→ Given task:
Filter the entries below, keeping only lines with the word "names".

→ Records provided:
* * * * *

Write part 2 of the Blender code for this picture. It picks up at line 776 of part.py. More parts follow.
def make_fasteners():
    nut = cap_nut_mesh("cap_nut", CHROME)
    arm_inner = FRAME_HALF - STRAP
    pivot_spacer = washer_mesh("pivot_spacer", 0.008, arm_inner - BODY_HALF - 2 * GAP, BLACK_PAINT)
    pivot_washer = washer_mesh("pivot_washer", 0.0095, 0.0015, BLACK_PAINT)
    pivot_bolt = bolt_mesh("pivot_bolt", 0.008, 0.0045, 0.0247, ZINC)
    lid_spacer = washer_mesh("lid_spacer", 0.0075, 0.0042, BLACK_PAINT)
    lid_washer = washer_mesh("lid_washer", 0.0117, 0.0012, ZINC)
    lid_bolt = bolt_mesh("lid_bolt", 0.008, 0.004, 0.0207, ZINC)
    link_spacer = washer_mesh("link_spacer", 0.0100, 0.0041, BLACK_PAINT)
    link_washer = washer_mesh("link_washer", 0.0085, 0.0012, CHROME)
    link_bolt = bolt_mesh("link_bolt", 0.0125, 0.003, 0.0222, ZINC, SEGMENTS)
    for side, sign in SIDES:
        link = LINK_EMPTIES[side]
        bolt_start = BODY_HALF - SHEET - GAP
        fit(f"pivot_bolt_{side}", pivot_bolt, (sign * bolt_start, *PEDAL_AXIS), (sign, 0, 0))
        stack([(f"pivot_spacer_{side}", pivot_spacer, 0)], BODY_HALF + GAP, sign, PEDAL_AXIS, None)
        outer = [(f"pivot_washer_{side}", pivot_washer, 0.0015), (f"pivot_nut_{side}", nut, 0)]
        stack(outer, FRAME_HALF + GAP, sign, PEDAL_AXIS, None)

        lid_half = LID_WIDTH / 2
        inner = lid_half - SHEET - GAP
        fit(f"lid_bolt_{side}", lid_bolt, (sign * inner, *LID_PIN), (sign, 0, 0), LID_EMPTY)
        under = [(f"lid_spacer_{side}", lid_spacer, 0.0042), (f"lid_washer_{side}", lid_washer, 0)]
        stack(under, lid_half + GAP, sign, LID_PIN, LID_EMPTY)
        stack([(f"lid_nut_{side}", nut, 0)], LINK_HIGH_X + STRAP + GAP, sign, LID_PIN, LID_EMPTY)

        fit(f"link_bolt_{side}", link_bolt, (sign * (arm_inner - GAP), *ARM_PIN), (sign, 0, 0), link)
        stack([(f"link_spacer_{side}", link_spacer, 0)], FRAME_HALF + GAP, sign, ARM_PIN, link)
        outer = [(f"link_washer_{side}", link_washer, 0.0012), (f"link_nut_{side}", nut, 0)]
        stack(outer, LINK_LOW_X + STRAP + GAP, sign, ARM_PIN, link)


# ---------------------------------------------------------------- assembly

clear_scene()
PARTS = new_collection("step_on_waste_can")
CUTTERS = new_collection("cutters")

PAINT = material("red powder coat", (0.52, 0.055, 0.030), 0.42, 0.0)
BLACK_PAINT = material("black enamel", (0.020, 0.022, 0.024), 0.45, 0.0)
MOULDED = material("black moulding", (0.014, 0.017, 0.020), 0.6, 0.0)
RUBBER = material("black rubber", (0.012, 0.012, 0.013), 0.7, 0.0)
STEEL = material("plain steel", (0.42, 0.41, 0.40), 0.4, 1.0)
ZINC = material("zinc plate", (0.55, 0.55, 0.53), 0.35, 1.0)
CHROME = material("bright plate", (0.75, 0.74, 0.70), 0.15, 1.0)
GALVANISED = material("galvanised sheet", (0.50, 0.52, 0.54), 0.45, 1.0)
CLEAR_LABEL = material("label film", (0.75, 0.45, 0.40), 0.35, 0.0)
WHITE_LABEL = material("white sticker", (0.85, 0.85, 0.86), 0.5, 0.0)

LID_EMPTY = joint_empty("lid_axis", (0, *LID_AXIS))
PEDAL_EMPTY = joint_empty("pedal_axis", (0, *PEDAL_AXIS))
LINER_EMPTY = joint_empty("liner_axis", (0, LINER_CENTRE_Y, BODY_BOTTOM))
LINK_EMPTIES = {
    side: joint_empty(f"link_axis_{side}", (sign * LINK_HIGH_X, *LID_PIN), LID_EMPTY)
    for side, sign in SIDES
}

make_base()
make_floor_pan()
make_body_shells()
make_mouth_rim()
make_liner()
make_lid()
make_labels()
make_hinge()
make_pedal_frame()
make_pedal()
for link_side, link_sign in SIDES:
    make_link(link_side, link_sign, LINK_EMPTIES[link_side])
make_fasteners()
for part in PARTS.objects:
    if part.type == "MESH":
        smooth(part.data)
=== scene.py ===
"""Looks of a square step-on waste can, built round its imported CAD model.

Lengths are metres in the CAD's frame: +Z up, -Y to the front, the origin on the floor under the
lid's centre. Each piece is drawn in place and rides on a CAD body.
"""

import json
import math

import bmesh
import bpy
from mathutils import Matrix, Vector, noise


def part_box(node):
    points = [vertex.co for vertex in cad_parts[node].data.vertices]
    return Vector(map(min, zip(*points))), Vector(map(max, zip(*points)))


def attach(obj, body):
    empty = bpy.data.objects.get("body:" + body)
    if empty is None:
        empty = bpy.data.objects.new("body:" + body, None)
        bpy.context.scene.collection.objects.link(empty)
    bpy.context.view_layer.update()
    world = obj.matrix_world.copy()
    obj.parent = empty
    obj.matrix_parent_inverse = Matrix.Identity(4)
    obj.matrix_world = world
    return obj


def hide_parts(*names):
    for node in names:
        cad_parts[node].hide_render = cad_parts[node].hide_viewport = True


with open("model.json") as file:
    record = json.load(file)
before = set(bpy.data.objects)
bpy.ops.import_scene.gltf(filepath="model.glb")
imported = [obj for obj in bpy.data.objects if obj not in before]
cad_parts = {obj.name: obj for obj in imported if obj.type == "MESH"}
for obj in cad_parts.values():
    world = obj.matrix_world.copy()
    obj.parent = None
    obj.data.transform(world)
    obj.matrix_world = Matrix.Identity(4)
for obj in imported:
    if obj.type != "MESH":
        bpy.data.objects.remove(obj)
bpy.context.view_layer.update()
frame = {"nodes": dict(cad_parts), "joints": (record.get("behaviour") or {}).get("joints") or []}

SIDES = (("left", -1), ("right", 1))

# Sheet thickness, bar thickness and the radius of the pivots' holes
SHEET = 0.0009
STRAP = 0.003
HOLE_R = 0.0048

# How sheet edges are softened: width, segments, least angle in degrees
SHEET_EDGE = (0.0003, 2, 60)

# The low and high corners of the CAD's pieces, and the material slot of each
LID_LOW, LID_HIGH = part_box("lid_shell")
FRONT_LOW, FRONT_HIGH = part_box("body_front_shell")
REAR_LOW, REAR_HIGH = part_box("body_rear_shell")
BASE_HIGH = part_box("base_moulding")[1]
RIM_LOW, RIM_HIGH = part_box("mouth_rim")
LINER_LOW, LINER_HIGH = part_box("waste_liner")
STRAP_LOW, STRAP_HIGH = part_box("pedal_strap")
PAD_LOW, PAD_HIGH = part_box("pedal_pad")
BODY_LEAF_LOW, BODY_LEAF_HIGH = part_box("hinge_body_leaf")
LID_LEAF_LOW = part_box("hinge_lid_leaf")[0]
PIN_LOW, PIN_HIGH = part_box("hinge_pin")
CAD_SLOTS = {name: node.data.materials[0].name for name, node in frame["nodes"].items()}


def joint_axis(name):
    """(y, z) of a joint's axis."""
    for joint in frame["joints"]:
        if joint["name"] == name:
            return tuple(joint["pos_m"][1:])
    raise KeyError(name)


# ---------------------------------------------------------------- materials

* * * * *

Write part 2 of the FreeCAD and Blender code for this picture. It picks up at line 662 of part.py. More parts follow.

* * * * *

→ Output for this task:
def hide_parts(*names):
    for node in names:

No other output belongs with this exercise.